Data entries:
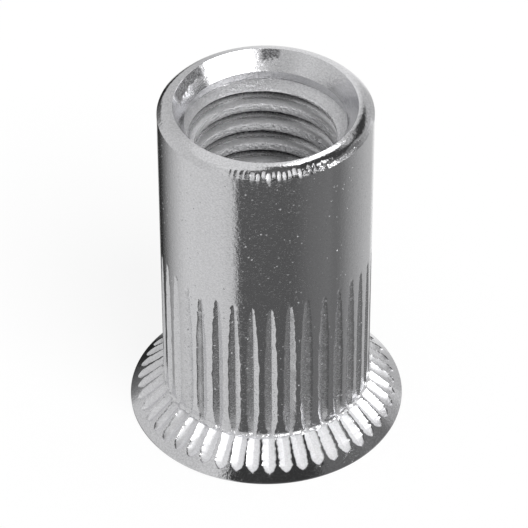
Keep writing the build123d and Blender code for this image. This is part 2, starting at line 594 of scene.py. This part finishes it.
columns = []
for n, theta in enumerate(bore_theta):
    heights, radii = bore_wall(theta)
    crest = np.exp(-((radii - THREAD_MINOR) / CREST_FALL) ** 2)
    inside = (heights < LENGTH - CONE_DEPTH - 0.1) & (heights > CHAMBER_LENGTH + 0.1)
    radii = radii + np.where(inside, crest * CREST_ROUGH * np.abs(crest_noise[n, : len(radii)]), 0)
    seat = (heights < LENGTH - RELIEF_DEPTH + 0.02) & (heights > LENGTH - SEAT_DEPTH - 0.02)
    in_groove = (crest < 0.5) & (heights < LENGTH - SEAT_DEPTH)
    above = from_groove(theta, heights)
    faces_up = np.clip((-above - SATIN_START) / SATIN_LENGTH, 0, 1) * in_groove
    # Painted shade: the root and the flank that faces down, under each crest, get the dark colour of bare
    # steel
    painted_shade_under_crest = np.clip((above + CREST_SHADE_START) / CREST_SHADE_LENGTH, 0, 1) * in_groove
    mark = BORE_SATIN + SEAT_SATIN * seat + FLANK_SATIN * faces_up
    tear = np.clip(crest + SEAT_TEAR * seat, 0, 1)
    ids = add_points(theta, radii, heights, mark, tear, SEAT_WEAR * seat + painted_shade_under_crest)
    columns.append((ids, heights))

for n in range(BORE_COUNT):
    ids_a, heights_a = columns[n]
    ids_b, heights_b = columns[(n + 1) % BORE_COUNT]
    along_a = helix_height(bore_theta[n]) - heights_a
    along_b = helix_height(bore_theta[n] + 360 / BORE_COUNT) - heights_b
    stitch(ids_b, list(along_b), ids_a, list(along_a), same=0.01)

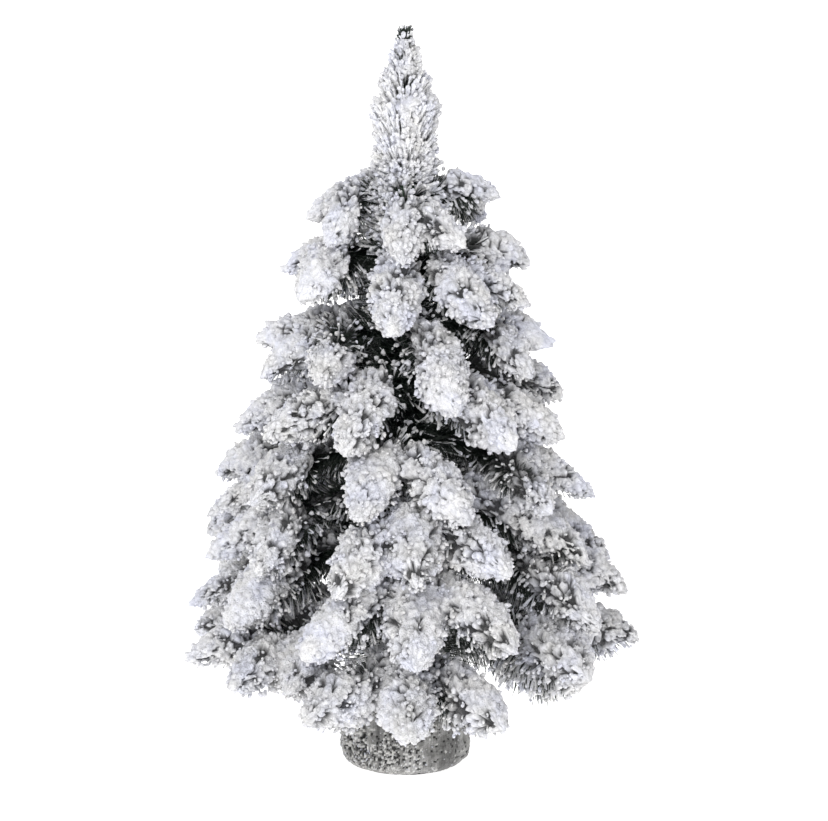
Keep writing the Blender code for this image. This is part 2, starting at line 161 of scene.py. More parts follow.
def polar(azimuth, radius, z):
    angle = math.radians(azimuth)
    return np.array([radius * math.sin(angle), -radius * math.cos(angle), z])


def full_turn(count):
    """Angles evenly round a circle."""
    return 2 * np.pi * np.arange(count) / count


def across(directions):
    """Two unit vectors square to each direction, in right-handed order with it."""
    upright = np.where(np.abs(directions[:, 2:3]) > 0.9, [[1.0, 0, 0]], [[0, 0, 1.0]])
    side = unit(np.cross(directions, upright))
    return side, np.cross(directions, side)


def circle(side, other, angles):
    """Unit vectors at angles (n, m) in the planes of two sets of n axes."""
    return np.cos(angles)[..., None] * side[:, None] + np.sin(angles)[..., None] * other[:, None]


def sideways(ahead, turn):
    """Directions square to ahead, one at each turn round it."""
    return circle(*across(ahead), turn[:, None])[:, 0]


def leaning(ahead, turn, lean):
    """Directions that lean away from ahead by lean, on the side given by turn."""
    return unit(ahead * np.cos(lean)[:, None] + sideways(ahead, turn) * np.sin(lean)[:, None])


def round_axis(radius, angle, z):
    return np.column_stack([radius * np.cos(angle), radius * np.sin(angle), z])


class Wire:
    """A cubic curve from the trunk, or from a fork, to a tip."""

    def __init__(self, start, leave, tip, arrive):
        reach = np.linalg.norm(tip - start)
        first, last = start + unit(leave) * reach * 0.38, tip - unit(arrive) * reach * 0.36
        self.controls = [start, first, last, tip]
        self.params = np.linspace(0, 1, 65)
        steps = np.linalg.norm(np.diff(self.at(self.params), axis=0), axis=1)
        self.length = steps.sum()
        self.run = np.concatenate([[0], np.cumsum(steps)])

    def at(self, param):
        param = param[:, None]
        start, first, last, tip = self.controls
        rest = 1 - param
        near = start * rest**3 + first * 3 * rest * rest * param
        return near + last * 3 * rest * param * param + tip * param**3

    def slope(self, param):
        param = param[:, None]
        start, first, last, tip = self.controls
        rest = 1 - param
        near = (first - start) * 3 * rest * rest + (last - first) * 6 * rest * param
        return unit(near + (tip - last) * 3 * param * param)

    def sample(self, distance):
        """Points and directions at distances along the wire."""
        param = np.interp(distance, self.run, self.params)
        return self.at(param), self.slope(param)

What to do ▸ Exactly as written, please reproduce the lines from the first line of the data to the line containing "columns.append((ids, heights))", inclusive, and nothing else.

Completed exercise ▸
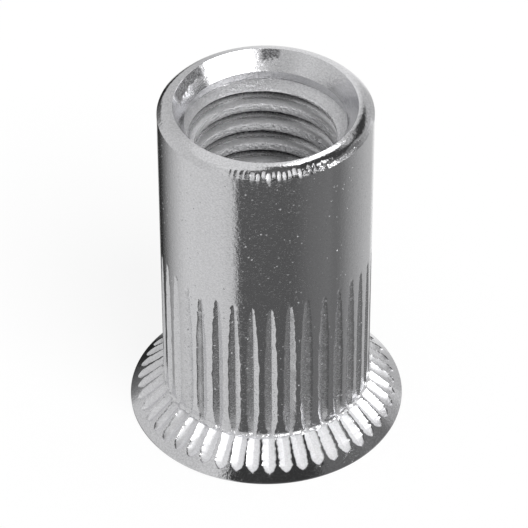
Keep writing the build123d and Blender code for this image. This is part 2, starting at line 594 of scene.py. This part finishes it.
columns = []
for n, theta in enumerate(bore_theta):
    heights, radii = bore_wall(theta)
    crest = np.exp(-((radii - THREAD_MINOR) / CREST_FALL) ** 2)
    inside = (heights < LENGTH - CONE_DEPTH - 0.1) & (heights > CHAMBER_LENGTH + 0.1)
    radii = radii + np.where(inside, crest * CREST_ROUGH * np.abs(crest_noise[n, : len(radii)]), 0)
    seat = (heights < LENGTH - RELIEF_DEPTH + 0.02) & (heights > LENGTH - SEAT_DEPTH - 0.02)
    in_groove = (crest < 0.5) & (heights < LENGTH - SEAT_DEPTH)
    above = from_groove(theta, heights)
    faces_up = np.clip((-above - SATIN_START) / SATIN_LENGTH, 0, 1) * in_groove
    # Painted shade: the root and the flank that faces down, under each crest, get the dark colour of bare
    # steel
    painted_shade_under_crest = np.clip((above + CREST_SHADE_START) / CREST_SHADE_LENGTH, 0, 1) * in_groove
    mark = BORE_SATIN + SEAT_SATIN * seat + FLANK_SATIN * faces_up
    tear = np.clip(crest + SEAT_TEAR * seat, 0, 1)
    ids = add_points(theta, radii, heights, mark, tear, SEAT_WEAR * seat + painted_shade_under_crest)
    columns.append((ids, heights))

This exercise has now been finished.